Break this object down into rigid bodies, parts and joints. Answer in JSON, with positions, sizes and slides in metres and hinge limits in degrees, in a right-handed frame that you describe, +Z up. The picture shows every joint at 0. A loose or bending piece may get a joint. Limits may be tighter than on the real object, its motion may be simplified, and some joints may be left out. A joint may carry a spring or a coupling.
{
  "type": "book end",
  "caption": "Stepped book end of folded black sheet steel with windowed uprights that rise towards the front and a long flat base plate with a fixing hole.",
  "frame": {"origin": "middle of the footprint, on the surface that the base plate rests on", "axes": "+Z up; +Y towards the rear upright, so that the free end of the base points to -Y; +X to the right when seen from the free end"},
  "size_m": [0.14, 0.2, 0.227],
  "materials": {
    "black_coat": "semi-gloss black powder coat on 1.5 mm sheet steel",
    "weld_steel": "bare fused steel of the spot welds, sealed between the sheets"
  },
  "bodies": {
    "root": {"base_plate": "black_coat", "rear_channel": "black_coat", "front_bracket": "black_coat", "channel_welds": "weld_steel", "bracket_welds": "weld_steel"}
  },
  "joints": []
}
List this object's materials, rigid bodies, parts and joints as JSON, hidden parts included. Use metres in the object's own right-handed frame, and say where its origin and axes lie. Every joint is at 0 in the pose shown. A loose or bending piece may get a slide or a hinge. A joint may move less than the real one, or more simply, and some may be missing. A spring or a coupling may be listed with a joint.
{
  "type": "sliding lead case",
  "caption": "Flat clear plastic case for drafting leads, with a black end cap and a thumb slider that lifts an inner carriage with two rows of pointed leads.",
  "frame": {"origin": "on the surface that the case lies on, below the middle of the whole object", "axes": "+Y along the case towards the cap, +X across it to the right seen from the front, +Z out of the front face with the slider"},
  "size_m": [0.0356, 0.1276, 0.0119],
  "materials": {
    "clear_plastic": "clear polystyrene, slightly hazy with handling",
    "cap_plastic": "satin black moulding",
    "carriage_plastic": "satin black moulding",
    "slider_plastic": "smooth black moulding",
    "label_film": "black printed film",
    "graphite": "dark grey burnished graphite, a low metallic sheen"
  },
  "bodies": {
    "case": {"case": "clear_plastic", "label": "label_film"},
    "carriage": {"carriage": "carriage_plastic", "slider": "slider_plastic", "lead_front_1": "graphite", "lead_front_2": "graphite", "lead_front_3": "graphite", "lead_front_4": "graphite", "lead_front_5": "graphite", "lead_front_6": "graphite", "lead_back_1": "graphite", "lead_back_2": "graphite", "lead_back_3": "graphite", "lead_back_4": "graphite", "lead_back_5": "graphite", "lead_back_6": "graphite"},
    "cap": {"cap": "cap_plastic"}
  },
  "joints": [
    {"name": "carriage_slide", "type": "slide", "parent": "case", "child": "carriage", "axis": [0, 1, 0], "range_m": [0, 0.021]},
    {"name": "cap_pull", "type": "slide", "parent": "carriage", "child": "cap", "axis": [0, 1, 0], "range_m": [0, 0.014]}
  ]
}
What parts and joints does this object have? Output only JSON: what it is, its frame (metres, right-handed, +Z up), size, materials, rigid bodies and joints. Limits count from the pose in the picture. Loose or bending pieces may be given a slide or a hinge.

....................

> _The exercise_
Search the entries for the word "parts" and copy every line that has it.

> _In response_
Break this object down into rigid bodies, parts and joints. Answer in JSON, with positions, sizes and slides in metres and hinge limits in degrees, in a right-handed frame that you describe, +Z up. The picture shows every joint at 0. A loose or bending piece may get a joint. Limits may be tighter than on the real object, its motion may be simplified, and some joints may be left out. A joint may carry a spring or a coupling.
List this object's materials, rigid bodies, parts and joints as JSON, hidden parts included. Use metres in the object's own right-handed frame, and say where its origin and axes lie. Every joint is at 0 in the pose shown. A loose or bending piece may get a slide or a hinge. A joint may move less than the real one, or more simply, and some may be missing. A spring or a coupling may be listed with a joint.
What parts and joints does this object have? Output only JSON: what it is, its frame (metres, right-handed, +Z up), size, materials, rigid bodies and joints. Limits count from the pose in the picture. Loose or bending pieces may be given a slide or a hinge.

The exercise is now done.